> [EXERCISE OBJECTIVE]
From the line containing "braceFastening('lower', braceLowerHeight, sideName);" through the line containing "zip(*points))), Vector(map(max, zip(*points)))", retype each line exactly; include both end lines and nothing beyond them.

● ● ● ● ● ● ●

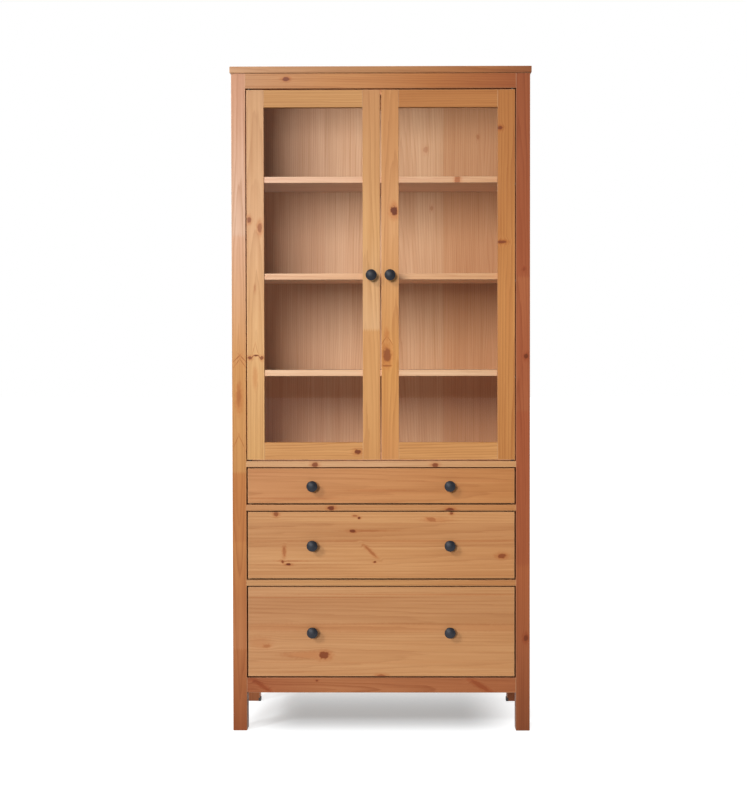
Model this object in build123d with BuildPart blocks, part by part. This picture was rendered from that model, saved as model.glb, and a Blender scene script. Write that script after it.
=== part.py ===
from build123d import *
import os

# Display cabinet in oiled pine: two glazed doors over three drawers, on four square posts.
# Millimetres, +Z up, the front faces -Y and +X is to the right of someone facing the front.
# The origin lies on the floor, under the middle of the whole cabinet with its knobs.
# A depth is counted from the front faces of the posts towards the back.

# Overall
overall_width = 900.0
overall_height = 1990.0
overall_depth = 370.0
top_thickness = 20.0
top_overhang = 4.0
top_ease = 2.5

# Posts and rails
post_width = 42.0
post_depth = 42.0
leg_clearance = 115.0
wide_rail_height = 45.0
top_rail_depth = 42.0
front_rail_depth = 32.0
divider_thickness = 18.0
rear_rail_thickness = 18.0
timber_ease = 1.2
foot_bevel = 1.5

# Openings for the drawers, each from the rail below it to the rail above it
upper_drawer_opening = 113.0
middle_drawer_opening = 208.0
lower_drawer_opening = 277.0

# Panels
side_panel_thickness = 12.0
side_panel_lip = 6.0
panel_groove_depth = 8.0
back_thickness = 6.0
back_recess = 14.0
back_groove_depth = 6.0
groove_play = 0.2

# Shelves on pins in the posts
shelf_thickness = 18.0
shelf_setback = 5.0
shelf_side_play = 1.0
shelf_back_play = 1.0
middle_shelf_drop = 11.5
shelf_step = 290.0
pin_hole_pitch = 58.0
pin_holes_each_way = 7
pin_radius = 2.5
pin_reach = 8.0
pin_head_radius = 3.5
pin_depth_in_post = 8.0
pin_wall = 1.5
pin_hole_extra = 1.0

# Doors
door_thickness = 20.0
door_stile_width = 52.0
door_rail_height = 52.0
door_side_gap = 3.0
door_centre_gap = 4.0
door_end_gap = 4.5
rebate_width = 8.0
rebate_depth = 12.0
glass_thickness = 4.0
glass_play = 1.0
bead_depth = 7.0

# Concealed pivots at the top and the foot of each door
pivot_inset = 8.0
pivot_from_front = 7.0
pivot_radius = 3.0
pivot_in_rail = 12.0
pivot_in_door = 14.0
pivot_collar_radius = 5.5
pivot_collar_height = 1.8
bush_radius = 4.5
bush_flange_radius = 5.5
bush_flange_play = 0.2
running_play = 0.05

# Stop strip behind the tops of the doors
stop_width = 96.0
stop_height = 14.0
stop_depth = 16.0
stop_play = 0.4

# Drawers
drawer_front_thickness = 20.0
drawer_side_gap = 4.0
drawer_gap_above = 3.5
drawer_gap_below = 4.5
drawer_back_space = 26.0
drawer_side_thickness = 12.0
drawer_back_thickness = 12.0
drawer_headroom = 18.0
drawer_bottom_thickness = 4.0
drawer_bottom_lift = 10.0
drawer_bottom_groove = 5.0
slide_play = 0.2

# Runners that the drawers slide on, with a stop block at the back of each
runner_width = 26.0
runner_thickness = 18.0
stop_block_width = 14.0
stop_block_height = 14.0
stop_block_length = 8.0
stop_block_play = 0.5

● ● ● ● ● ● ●

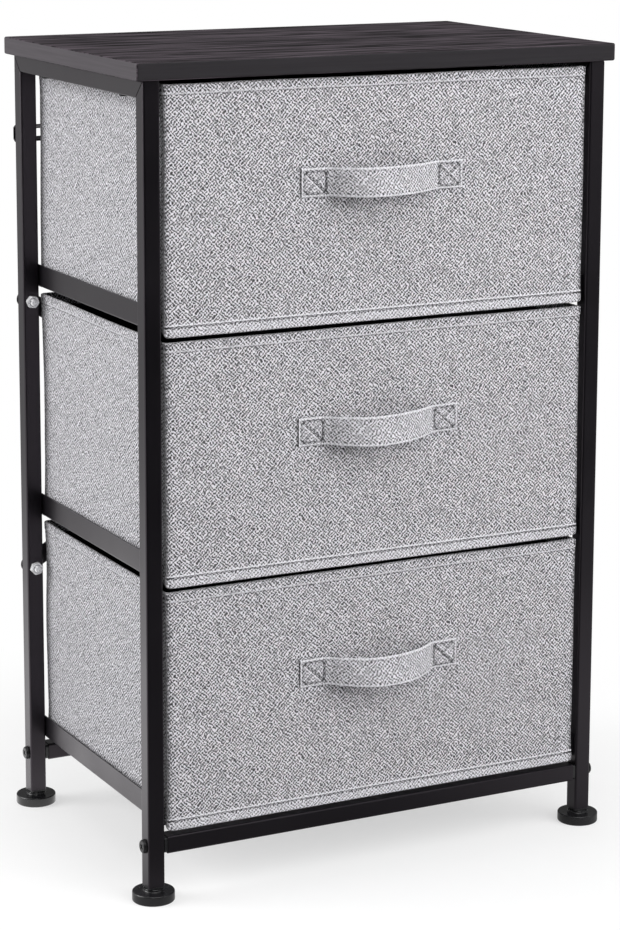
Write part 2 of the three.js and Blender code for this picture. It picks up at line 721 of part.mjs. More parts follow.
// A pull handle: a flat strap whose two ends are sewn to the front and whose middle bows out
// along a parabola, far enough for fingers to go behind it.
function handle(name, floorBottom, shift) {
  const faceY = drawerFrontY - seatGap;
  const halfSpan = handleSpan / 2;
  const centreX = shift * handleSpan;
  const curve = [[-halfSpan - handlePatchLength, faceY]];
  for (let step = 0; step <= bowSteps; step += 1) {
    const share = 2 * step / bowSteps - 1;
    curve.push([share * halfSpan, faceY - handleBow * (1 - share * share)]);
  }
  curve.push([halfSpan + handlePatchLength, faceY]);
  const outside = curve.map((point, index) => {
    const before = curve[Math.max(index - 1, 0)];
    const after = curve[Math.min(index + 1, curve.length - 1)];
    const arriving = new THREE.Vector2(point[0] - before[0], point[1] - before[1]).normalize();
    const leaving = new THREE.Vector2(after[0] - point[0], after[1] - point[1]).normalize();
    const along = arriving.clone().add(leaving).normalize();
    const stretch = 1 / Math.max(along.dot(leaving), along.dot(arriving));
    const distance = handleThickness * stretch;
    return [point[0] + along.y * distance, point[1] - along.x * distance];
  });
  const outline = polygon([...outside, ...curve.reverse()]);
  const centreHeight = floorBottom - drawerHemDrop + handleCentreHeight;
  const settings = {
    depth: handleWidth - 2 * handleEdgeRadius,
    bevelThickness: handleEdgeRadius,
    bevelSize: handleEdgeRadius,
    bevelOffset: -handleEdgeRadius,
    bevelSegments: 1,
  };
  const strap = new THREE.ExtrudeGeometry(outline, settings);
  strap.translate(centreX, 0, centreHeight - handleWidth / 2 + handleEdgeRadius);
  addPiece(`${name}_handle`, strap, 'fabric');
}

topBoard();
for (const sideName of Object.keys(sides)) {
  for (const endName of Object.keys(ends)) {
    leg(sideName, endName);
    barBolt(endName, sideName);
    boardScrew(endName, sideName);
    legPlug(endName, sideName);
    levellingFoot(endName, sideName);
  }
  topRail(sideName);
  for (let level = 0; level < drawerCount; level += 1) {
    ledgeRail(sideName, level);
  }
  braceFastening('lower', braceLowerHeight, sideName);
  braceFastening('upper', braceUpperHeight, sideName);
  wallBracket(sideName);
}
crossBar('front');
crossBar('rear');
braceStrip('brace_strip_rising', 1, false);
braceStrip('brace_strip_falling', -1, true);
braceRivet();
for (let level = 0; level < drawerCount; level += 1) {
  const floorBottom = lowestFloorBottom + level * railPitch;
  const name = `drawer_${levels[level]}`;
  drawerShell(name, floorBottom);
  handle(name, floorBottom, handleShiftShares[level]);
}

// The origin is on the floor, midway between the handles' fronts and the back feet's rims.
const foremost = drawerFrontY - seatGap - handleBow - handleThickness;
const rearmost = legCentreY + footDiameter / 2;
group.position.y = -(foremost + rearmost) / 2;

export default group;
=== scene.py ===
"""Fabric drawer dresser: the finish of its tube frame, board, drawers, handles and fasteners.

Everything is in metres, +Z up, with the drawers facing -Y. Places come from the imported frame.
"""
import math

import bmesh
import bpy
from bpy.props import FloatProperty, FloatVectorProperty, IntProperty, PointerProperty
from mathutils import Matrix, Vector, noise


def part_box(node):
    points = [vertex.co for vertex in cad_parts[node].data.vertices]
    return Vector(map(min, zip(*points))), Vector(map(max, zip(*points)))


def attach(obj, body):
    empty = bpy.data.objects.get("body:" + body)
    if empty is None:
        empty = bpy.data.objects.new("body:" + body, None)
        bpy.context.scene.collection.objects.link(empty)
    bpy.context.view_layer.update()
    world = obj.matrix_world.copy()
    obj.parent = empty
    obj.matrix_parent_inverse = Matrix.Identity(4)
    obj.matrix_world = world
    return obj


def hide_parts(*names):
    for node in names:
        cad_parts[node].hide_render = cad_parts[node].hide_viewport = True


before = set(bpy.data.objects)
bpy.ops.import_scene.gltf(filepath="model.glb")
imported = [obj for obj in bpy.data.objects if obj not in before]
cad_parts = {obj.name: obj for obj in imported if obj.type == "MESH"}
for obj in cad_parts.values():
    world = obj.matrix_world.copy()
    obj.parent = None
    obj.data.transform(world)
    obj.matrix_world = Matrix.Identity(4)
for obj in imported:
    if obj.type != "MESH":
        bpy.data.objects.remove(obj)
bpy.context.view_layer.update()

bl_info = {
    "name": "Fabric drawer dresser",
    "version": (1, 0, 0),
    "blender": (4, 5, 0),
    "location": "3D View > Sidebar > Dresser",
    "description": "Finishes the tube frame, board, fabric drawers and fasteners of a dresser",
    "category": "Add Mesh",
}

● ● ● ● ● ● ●

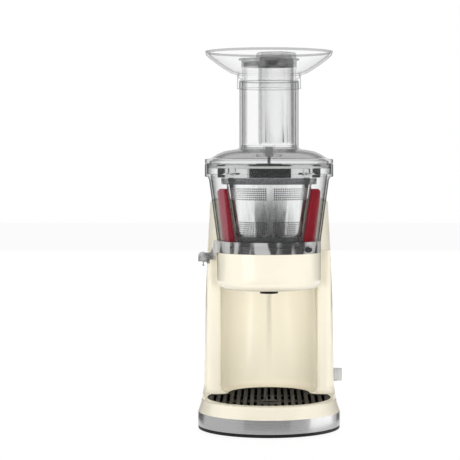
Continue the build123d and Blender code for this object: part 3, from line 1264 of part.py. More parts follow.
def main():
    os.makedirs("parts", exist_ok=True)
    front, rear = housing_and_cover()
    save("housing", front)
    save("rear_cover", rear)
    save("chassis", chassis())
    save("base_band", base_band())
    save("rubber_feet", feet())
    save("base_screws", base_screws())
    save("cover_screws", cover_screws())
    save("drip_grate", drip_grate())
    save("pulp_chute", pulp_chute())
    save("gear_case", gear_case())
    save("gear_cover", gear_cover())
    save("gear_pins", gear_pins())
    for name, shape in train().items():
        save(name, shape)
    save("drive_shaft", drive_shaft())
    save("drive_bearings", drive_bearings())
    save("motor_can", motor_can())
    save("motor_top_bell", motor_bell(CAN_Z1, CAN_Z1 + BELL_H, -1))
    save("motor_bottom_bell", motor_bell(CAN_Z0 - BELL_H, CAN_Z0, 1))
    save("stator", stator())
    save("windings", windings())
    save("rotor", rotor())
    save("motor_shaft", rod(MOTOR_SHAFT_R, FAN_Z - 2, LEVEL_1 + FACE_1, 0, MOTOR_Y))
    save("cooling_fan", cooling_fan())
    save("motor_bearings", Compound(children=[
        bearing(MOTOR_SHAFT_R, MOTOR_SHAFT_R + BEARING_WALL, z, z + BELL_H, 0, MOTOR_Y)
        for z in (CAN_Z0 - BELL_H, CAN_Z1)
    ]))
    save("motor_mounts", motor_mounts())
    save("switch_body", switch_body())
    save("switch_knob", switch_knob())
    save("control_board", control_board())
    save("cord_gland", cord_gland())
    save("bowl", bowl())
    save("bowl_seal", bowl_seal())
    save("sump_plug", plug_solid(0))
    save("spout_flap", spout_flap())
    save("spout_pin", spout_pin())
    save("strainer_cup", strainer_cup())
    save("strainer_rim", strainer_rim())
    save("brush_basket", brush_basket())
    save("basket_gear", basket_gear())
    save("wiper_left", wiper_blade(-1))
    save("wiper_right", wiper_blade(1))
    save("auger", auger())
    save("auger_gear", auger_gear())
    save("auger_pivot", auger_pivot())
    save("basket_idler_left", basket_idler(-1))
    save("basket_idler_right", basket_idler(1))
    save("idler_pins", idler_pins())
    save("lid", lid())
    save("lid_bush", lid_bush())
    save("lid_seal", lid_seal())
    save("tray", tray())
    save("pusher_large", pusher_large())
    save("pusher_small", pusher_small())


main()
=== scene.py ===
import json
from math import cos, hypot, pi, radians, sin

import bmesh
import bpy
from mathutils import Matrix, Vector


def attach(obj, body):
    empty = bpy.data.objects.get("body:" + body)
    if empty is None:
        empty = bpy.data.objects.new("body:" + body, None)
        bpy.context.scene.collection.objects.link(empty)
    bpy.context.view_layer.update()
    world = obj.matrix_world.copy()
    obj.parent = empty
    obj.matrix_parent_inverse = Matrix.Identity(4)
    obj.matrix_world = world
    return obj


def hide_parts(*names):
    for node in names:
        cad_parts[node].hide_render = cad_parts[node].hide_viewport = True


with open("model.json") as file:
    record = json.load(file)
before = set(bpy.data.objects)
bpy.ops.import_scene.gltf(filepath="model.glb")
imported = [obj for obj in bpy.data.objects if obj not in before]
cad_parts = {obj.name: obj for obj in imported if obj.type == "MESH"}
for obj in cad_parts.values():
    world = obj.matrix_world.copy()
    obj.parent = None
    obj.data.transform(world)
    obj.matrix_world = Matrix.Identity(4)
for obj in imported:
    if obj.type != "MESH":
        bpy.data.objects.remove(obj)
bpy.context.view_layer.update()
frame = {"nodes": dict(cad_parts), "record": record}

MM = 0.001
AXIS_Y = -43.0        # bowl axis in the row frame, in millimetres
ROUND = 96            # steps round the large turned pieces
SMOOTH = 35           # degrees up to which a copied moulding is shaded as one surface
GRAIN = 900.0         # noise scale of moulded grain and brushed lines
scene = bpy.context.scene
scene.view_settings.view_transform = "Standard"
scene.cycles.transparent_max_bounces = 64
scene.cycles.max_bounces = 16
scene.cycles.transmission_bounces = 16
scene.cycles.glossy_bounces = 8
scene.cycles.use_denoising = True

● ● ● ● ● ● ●

> [SOLUTION TO THE PROBLEM]
  braceFastening('lower', braceLowerHeight, sideName);
  braceFastening('upper', braceUpperHeight, sideName);
  wallBracket(sideName);
}
crossBar('front');
crossBar('rear');
braceStrip('brace_strip_rising', 1, false);
braceStrip('brace_strip_falling', -1, true);
braceRivet();
for (let level = 0; level < drawerCount; level += 1) {
  const floorBottom = lowestFloorBottom + level * railPitch;
  const name = `drawer_${levels[level]}`;
  drawerShell(name, floorBottom);
  handle(name, floorBottom, handleShiftShares[level]);
}

// The origin is on the floor, midway between the handles' fronts and the back feet's rims.
const foremost = drawerFrontY - seatGap - handleBow - handleThickness;
const rearmost = legCentreY + footDiameter / 2;
group.position.y = -(foremost + rearmost) / 2;

export default group;
=== scene.py ===
"""Fabric drawer dresser: the finish of its tube frame, board, drawers, handles and fasteners.

Everything is in metres, +Z up, with the drawers facing -Y. Places come from the imported frame.
"""
import math

import bmesh
import bpy
from bpy.props import FloatProperty, FloatVectorProperty, IntProperty, PointerProperty
from mathutils import Matrix, Vector, noise


def part_box(node):
    points = [vertex.co for vertex in cad_parts[node].data.vertices]
    return Vector(map(min, zip(*points))), Vector(map(max, zip(*points)))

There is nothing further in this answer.